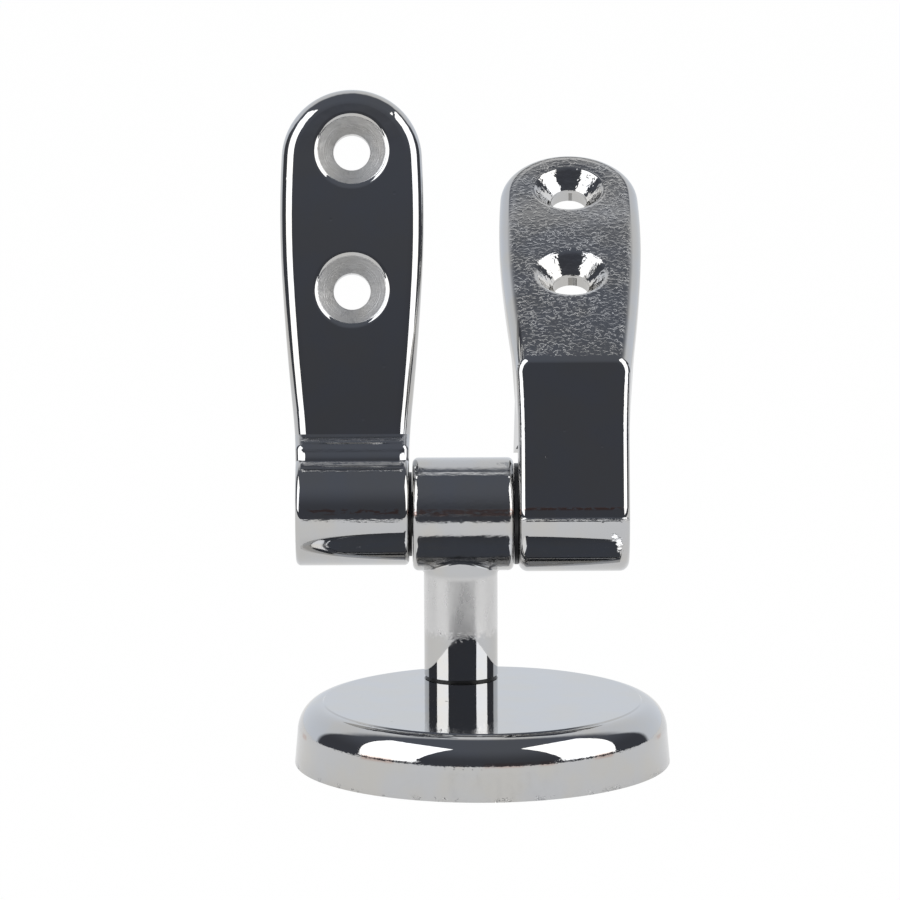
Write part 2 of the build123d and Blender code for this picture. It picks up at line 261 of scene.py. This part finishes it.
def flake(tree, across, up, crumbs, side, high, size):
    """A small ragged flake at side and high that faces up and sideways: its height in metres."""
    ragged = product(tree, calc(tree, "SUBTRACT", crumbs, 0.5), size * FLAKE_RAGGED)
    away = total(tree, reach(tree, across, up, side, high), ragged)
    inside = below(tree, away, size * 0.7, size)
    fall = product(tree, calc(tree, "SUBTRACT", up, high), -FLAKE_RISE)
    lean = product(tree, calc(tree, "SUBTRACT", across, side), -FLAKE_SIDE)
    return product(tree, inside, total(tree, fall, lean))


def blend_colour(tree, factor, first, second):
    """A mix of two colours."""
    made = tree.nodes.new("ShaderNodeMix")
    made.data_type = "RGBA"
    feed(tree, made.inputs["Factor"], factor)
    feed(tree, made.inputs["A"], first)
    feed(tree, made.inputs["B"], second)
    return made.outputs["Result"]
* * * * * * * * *
Task: Write the material out again word for word.

Solved problem:
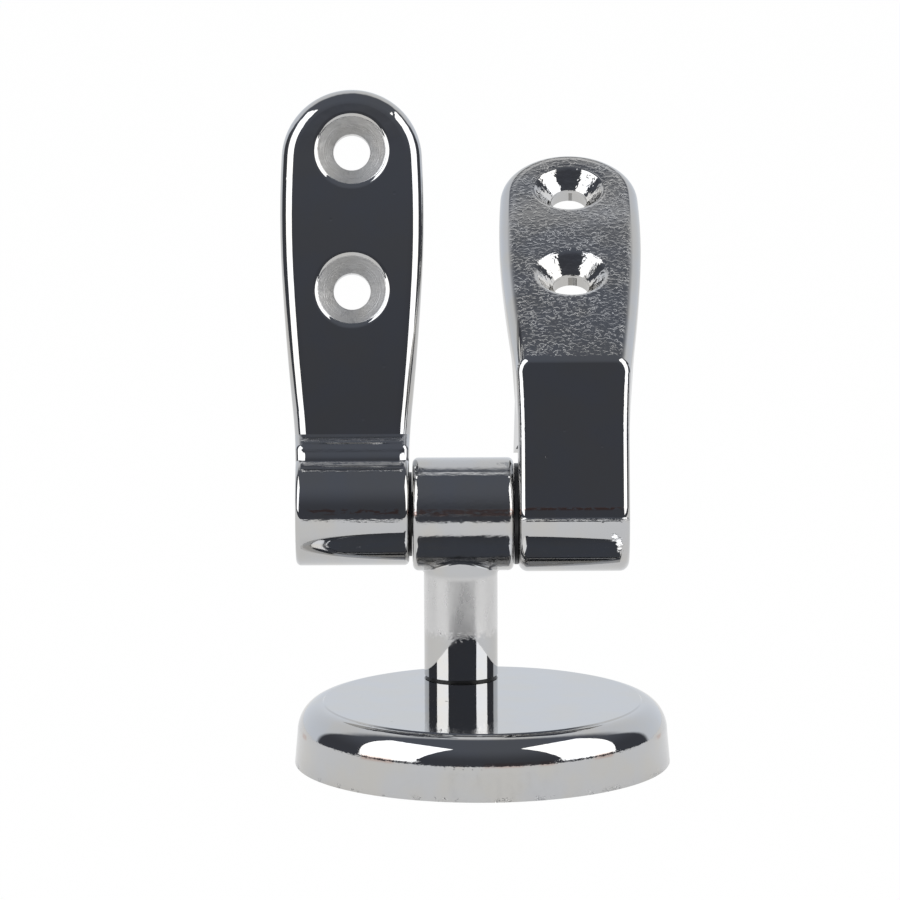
Write part 2 of the build123d and Blender code for this picture. It picks up at line 261 of scene.py. This part finishes it.
def flake(tree, across, up, crumbs, side, high, size):
    """A small ragged flake at side and high that faces up and sideways: its height in metres."""
    ragged = product(tree, calc(tree, "SUBTRACT", crumbs, 0.5), size * FLAKE_RAGGED)
    away = total(tree, reach(tree, across, up, side, high), ragged)
    inside = below(tree, away, size * 0.7, size)
    fall = product(tree, calc(tree, "SUBTRACT", up, high), -FLAKE_RISE)
    lean = product(tree, calc(tree, "SUBTRACT", across, side), -FLAKE_SIDE)
    return product(tree, inside, total(tree, fall, lean))


def blend_colour(tree, factor, first, second):
    """A mix of two colours."""
    made = tree.nodes.new("ShaderNodeMix")
    made.data_type = "RGBA"
    feed(tree, made.inputs["Factor"], factor)
    feed(tree, made.inputs["A"], first)
    feed(tree, made.inputs["B"], second)
    return made.outputs["Result"]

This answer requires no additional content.